**Supplied entries:**
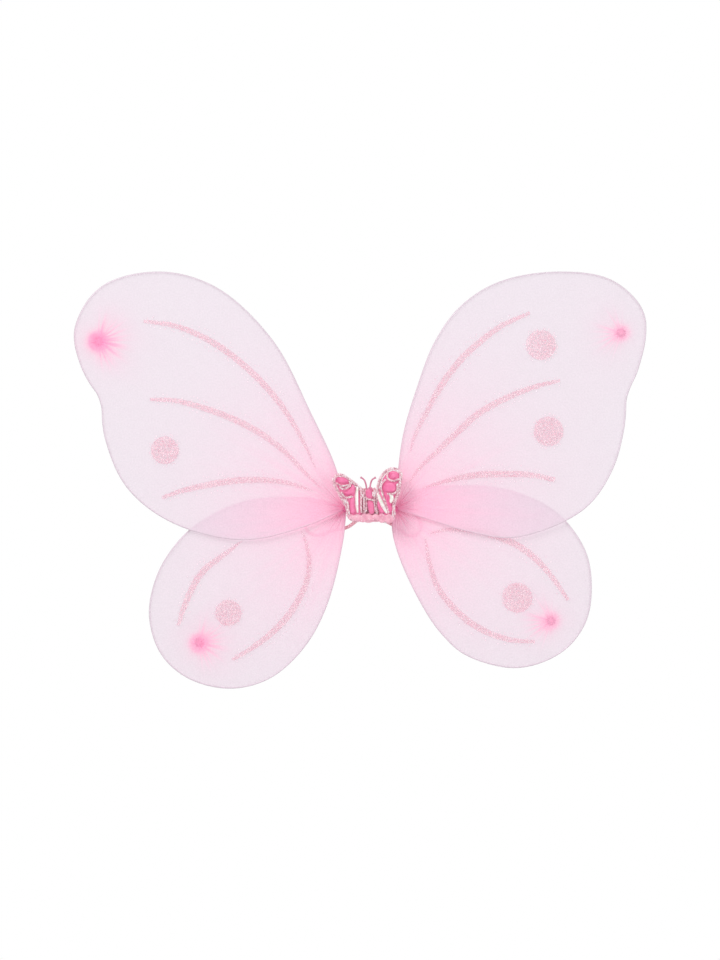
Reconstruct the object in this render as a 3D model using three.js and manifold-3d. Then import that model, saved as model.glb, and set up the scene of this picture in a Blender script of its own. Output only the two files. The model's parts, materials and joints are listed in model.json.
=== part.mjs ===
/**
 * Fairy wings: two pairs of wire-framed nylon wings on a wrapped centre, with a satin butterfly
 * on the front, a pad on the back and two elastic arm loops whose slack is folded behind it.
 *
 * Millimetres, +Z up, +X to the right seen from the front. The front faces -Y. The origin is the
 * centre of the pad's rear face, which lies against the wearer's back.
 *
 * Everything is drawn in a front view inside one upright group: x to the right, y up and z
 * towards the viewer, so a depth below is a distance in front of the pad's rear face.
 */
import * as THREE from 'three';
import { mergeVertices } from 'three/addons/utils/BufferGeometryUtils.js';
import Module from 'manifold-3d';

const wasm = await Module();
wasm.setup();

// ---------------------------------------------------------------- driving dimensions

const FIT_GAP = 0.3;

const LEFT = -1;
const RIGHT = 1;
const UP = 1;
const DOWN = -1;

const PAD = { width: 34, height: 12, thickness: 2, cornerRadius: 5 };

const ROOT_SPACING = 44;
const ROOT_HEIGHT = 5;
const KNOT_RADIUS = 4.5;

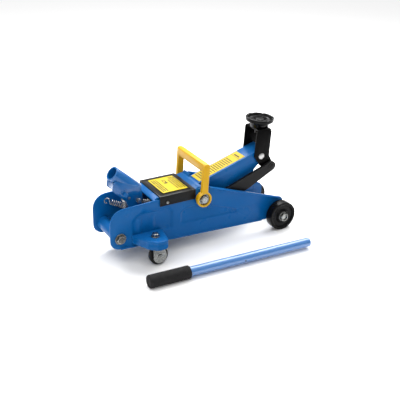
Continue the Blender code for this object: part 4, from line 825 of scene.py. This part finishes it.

**Your goal:**
Set down all of the data above, word for word.

**Task answer:**
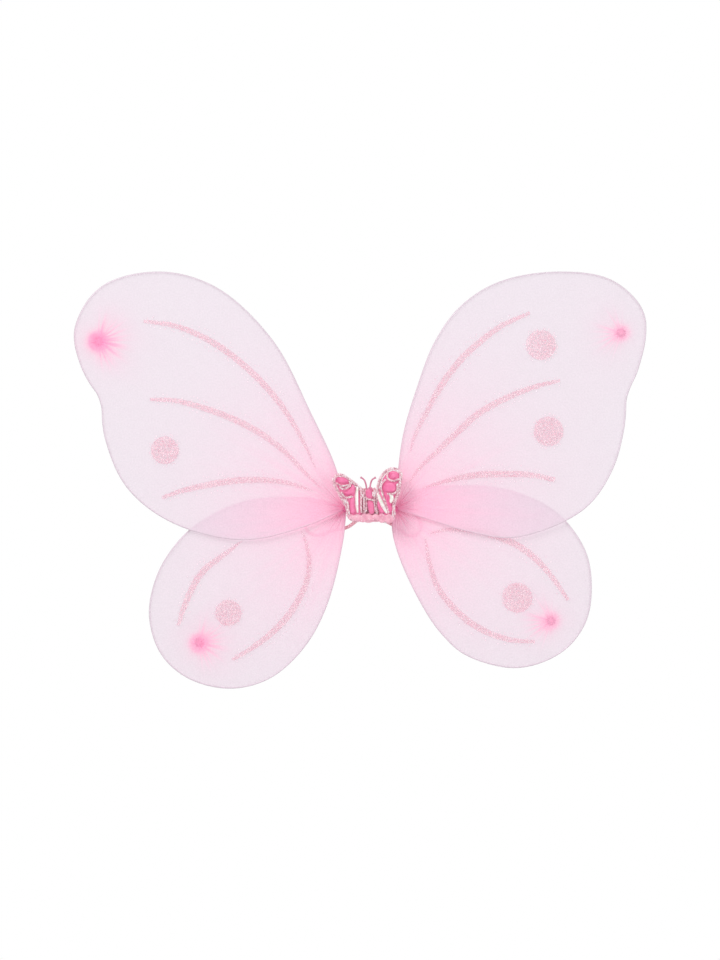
Reconstruct the object in this render as a 3D model using three.js and manifold-3d. Then import that model, saved as model.glb, and set up the scene of this picture in a Blender script of its own. Output only the two files. The model's parts, materials and joints are listed in model.json.
=== part.mjs ===
/**
 * Fairy wings: two pairs of wire-framed nylon wings on a wrapped centre, with a satin butterfly
 * on the front, a pad on the back and two elastic arm loops whose slack is folded behind it.
 *
 * Millimetres, +Z up, +X to the right seen from the front. The front faces -Y. The origin is the
 * centre of the pad's rear face, which lies against the wearer's back.
 *
 * Everything is drawn in a front view inside one upright group: x to the right, y up and z
 * towards the viewer, so a depth below is a distance in front of the pad's rear face.
 */
import * as THREE from 'three';
import { mergeVertices } from 'three/addons/utils/BufferGeometryUtils.js';
import Module from 'manifold-3d';

const wasm = await Module();
wasm.setup();

// ---------------------------------------------------------------- driving dimensions

const FIT_GAP = 0.3;

const LEFT = -1;
const RIGHT = 1;
const UP = 1;
const DOWN = -1;

const PAD = { width: 34, height: 12, thickness: 2, cornerRadius: 5 };

const ROOT_SPACING = 44;
const ROOT_HEIGHT = 5;
const KNOT_RADIUS = 4.5;

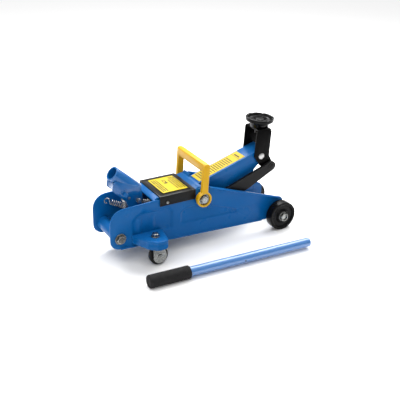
Continue the Blender code for this object: part 4, from line 825 of scene.py. This part finishes it.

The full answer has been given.